How Cillian Murphy went from Disco Pigs to brink of Oscars immortality

With Cillian Murphy set to lift an Oscar for Oppenheimer, Cork producer, director and playwright PAT TALBOT recalls the play that launched the Corkman's acting career
How Cillian Murphy went from Disco Pigs to brink of Oscars immortality

Cillian Murphy in Disco Pigs. The role "showcased the astonishing range of a young, inexperienced Murphy", says Pat Talbot

IN the play Disco Pigs, the characters Runt and Pig use a coded language, their own unique Cork vernacular. But instead of referring to their home place as Cork City they re-christen it Pork City.

The play by Enda Walsh launched Cillian Murphy’s acting career. With the success of the film Oppenheimer, and with Murphy widely tipped to win an Oscar for that role on Sunday night, there is fresh interest in his home-place.
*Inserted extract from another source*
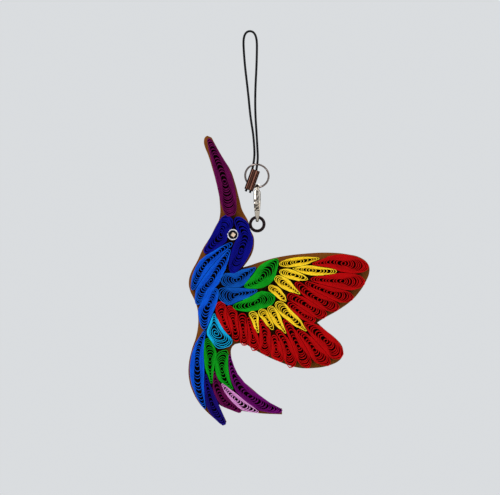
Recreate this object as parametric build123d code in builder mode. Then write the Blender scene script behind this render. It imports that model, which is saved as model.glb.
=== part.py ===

A new light is shining on Pork City.

Douglas-born Murphy has achieved global superstardom with the blockbuster Oppenheimer, already picking up a Golden Globe and Bafta. So in light of this, it is understandable that we transpose ourselves back to the Triskel Arts Centre in 1996, and the Corcadorca premiere production of Disco Pigs, which also featured Eileen Walsh and was directed by Pat Kiernan.

Who knew? Who knew that the two actors in the play would be, nearly 30 years later, two of the most vital talents on stage and screen?

Walsh delivered an acclaimed performance this year in Marina Carr’s play Girl On The Altar at Dublin’s Abbey Theatre. She won New York’s Tribeca Festival Award in 2008 for her lead turn in the film Eden. In 2017, she appeared with Emma Thompson in The Children Act.

Murphy’s role in the TV series Peaky Blinders made him a household name, but his performance as physicist J. Robert Oppenheimer has shot him into the Hollywood stratosphere, should he wish to reside in that heady place.

Cillian Murphy in Oppenheimer
Cillian Murphy in Oppenheimer

Given his legendary reticence regarding the business of fame and celebrity, that is far from being a certainty. But the Christopher Nolan film has made him a hot property and future acting assignments could bring him a level of industry status and personal wealth he could not have conceived of back in 1996.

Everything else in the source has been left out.